Here’s a short summary of what happened in the world of mobility, logistics & transportation this week:
Say goodbye to your steering wheel! The U.S. Department of Transportation has just released a plan that will rewrite safety rules and open the floodgates for self-driving cars. This change in rules will make it easier for companies like Waymo and General Motors to release thousands of automated vehicles onto public roads.
In their first-ever ranking of partially automated driving systems, Consumer Reports finds that Cadillac’s Super Cruise scored above the rest. The cars were rated on various factors, including how well the technology works, as well as how well it keeps track of the driver’s engagement and how it reacts if the driver doesn’t respond to its warnings.

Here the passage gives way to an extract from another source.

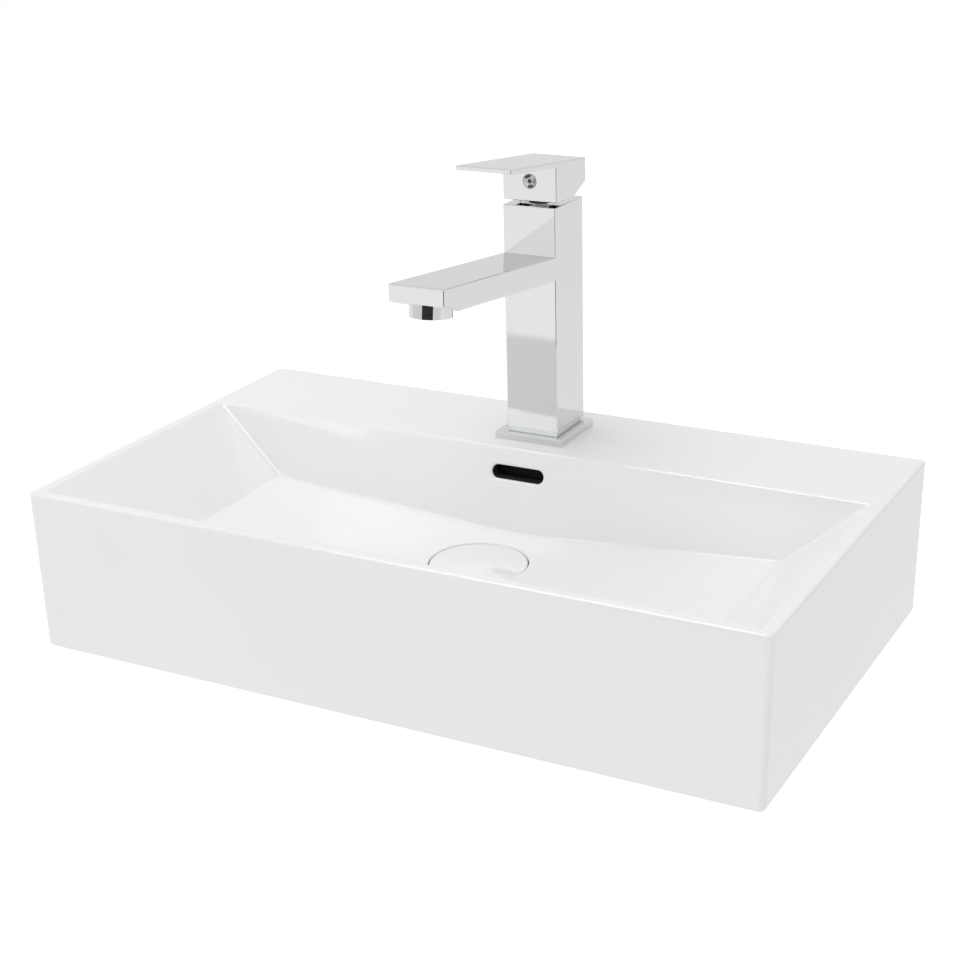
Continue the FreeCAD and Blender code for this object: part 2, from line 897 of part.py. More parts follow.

Microsoft invest in Grab, a ride-hailing and on-demand services company. With this agreement, the two companies will bring both artificial intelligence and big data to on-demand services.
The second-biggest Tesla shareholder, Baillie Gifford & Co. has shown interest in electric vehicle maker, Nio, who aim to be the ‘Tesla of China.’ This deal pushed shares of Nio up to $7.39 in one morning, and continued to climb seven percent and more hours after the deal was made.
Using a virtual test track, Waymo’s autonomous vehicles drive 10 million miles a day. This virtual world allows Waymo to test out situations that are too dangerous to try in reality, increasing their efforts to show that their cars are safe.